Stephanie Losee (born in Cold Spring Harbor, New York) is one of a small group of former journalists who identified the implications of the disintermediation of media in the early 2000s and helped to create what is now known as content marketing.

Losee was one of the first Managing Editors of a Fortune 500 brand (Dell Technologies), leading the launch of Tech Page One, an early model for brand journalism channels that drove $1 billion annually in influenced pipeline. An early advocate for transparency and best practices in sponsored content (then called advertorial), she was tapped by Meredith Levien to partner with The New York Times on the 2014 launch of its native content platform, Paid Posts. She also consulted on the launch of T Brand Studio. Politico then hired her to launch its own content studio, Politico Focus. She subsequently held roles as Senior Director of Content at Visa, Head of Brand and Communications at Top 50 fintech Nova Credit, and Director of Industry & Portfolio Marketing Content at Autodesk, where she developed new content initiatives including the company's global, annual leader survey, State of Design & Make. She currently serves as Director, Executive Editor of Salesforce.

Her work has won numerous awards, including Content Studio of the Year and Best B2B Branded Content Site at Politico and Content Team of the Year at Autodesk. She was named a Top Marketing Speaker for her speeches at SXSW, Content Marketing World, and various conferences in Europe and Asia.

Losee co-wrote the nonfiction books Office Mate with Helaine Olen (Adams Media: 2007), which covered the rise in workplace relationships, and You've Only Got Three Seconds: How to Make the Right Impression in Your Business and Social Life with Camille Lavington (Doubleday: 1997).

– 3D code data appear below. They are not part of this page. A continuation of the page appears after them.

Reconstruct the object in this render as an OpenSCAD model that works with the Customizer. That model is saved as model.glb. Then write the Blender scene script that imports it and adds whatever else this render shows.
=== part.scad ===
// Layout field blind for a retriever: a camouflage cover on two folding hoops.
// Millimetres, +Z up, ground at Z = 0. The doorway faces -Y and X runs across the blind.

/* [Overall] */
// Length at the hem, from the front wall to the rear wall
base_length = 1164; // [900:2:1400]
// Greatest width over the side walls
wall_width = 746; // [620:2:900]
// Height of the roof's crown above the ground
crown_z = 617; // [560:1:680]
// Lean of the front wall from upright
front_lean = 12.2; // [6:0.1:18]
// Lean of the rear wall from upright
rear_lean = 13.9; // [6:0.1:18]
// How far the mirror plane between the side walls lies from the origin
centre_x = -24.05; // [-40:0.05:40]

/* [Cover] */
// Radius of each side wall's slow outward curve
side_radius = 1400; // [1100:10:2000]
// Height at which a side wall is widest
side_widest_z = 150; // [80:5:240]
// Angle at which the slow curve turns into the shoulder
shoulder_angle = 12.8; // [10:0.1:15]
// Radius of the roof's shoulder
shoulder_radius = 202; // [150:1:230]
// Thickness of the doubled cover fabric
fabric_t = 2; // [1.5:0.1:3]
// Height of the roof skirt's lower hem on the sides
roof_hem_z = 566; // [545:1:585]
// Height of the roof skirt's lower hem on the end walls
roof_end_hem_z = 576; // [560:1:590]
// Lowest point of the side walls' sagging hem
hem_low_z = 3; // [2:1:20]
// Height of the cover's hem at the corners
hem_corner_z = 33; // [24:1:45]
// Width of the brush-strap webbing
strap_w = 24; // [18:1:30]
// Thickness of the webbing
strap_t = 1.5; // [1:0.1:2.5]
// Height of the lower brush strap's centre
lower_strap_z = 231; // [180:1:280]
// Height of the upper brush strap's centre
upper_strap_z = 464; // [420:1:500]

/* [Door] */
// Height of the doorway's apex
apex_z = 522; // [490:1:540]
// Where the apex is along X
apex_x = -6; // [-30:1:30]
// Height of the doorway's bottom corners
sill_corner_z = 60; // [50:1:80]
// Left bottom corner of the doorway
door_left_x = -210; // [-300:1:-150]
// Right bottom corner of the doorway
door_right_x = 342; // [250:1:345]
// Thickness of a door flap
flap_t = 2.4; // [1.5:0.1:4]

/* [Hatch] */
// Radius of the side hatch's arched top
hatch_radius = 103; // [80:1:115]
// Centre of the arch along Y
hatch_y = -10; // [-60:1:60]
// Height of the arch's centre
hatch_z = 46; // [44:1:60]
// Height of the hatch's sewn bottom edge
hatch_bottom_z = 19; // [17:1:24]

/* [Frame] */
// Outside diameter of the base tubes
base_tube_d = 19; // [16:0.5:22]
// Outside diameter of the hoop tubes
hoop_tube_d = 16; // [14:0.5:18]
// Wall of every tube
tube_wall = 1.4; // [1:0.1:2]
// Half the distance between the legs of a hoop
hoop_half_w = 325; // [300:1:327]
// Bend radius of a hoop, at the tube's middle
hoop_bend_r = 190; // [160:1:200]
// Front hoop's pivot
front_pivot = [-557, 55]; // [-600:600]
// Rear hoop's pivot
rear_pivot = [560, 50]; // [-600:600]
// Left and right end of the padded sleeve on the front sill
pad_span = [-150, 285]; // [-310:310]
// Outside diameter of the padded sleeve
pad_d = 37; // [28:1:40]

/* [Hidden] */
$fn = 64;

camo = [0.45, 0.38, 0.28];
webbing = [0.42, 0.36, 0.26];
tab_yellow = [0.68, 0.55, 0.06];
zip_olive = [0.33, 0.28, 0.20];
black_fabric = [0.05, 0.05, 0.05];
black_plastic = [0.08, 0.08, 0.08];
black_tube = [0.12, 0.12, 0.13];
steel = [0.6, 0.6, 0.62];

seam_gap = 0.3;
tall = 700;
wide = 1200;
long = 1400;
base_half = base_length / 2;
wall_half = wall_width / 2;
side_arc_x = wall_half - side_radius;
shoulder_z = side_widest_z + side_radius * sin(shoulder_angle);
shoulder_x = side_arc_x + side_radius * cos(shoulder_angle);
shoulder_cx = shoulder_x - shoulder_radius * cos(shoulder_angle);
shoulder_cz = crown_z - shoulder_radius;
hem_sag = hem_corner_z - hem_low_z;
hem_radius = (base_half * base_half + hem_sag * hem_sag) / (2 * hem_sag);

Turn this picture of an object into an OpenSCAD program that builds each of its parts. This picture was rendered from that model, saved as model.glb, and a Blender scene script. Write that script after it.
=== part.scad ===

Her works have appeared in five anthologies: The Maternal is Political, Cup of Comfort for Writers, Horse Crazy, Six-Word Memoirs on Love & Heartbreak, and It All Changed in an Instant: More Six-Word Memoirs by Writers Famous & Obscure. Her articles have appeared in O, The Oprah Magazine; Fortune; the Los Angeles Times; the San Francisco Chronicle Magazine; Child; The Huffington Post; San Francisco; and Salon, among others. She was a frequent commentator on KQED (TV), Northern California Public Radio and a "City Brights" columnist for the San Francisco Chronicle.

Stephanie Losee has appeared on CBS' The Early Show, CNN Headline News, Fox Business News, and NPR, as well as other television programs and radio shows across the country and in the UK, Europe and Asia. Her books have been translated into Danish, Korean and Russian. Losee has taught business writing courses to communications professionals in cities around the world and serves as a writing consultant for several Fortune 500 companies and startups.

From 1990 to 1998 she was a reporter and contributing writer at Fortune, where she covered the technology industry. She was a regular anchor for "The Fortune Business Report" on cable station NY1 News. Previously she was an editor at PC Magazine.

She graduated from Dartmouth College with an B.A. in English Literature.

She has three daughters and lives in San Francisco.